Robert J. Chassell writes:
 > From: "Robert J. Chassell" <bob@rattlesnake.com>
 > 
 > David Brookshire Conner <nellardo@concentric.net> wrote:
[....]
 >    And typography, well, I'm a structured markup fiend. Mixing
 >    typography with word processing seems misguided and encourages lots
 >    of visually ugly documents...
 > 
 > I am confused here.  Suppose you are writing on cyrillic, Tibetan, 
 > and latin: do you use structured markup for the different fonts?  I
 > don't think so.  I suspect you use markup for whether your Tibetan or
 > Korean `Watch Out!' should be emphasized or not.

You don't use the structured markup to denote what *font* you are
using but you might very well use it to denote what *language* you are
using.  Whether or not you do this depends on exactly what kind of
doucment you are writing.

Suppose you are writing a novel that includes fluently multilingual
characters.  The *structure* may have more to do with who says what
than it does with what language someone is speaking.

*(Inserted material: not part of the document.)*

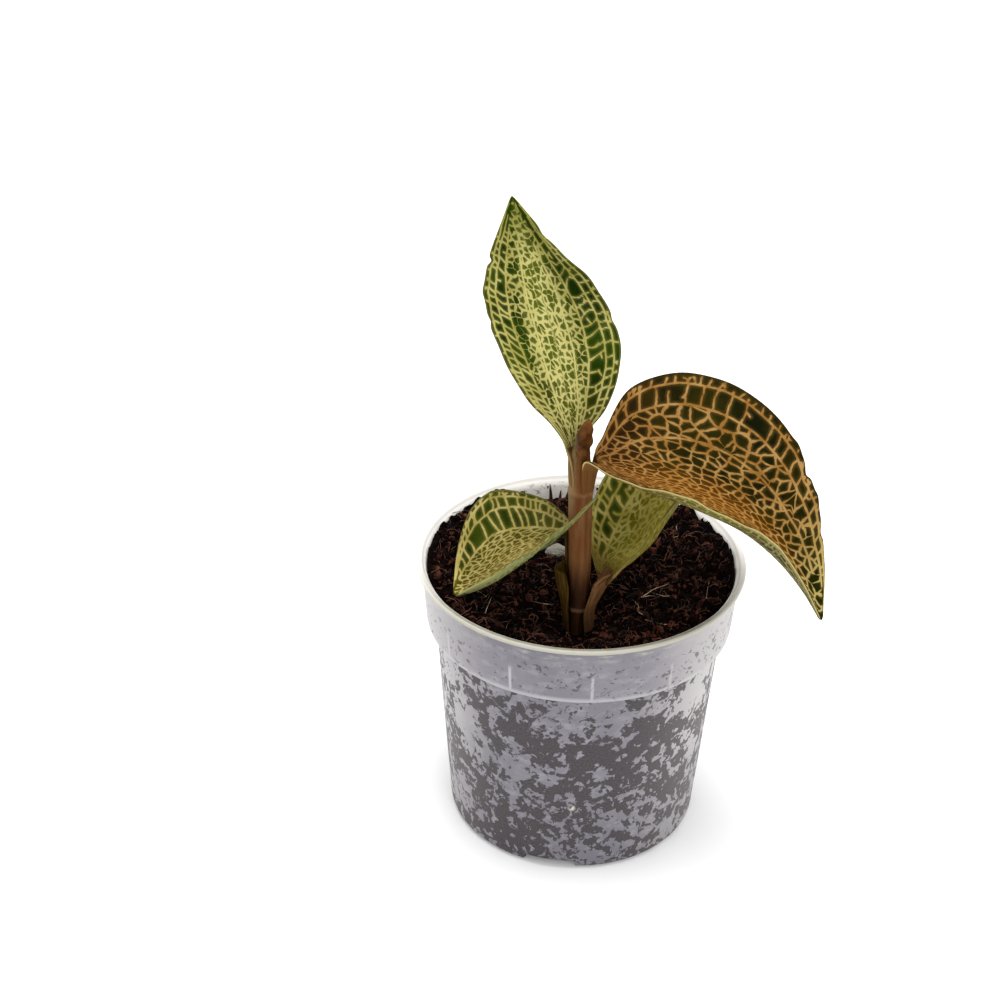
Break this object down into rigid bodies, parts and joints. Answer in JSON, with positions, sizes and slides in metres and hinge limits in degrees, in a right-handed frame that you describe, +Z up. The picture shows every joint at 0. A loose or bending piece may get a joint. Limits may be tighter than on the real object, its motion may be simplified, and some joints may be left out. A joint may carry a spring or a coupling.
{
  "type": "potted jewel orchid",
  "caption": "Small potted jewel orchid: frosted nursery pot filled with coir soil, one upright stem and broad net-veined leaves that clasp it.",
  "frame": {"origin": "on the pot's axis, in the plane of its underside, which stands on the table", "axes": "+Z up along the pot's axis, -Y towards the front of the plant as it is usually seen, +X to its right"},
  "size_m": [0.0729, 0.0604, 0.1226],
  "materials": {
    "pot": "thin frosted translucent plastic, soft gloss",
    "soil": "loose damp coir and peat",
    "perlite": "chalky expanded mineral grain",
    "stem": "smooth red-brown plant skin",
    "leaf_green": "velvety green blade with a pale net of veins",
    "leaf_bronze": "velvety dark green-brown blade with a golden net of veins"
  },
  "bodies": {
    "root": {"pot": "pot", "soil": "soil", "perlite_grain": "perlite", "stem": "stem", "leaf_upper": "leaf_green", "leaf_right": "leaf_bronze", "leaf_left": "leaf_green", "leaf_lower_right": "leaf_green"}
  },
  "joints": []
}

Now suppose you are writing a textbook for learning a foreign
language. Here, clearly, marking the language can be quite important,
whether or not the languages in the book use the same glyphs or
not. For example, writing a textbook on Russian, sections will
describe Cyrillic, including the characters, but the language will be
English (well, it will if *I* write it :-)

 > Surely, structured markup is orthogonal to what glyphs used for
 > straight text?

Yes of course - I wasn't suggesting that.

Glyphs are not fonts. Unicode does not describe a font. Unicode
describes characters which have stereotypical appearances (the
glyph).  You need a font to render something - that's typography, not
word-processing.

Hmmm. I suppose I'm getting definitional here, so here's how I'm using 
things:

character - value in some sort of script

glyph - the archetypical appearance of a character; alt. the
particular appearance of a character represented by a particular font.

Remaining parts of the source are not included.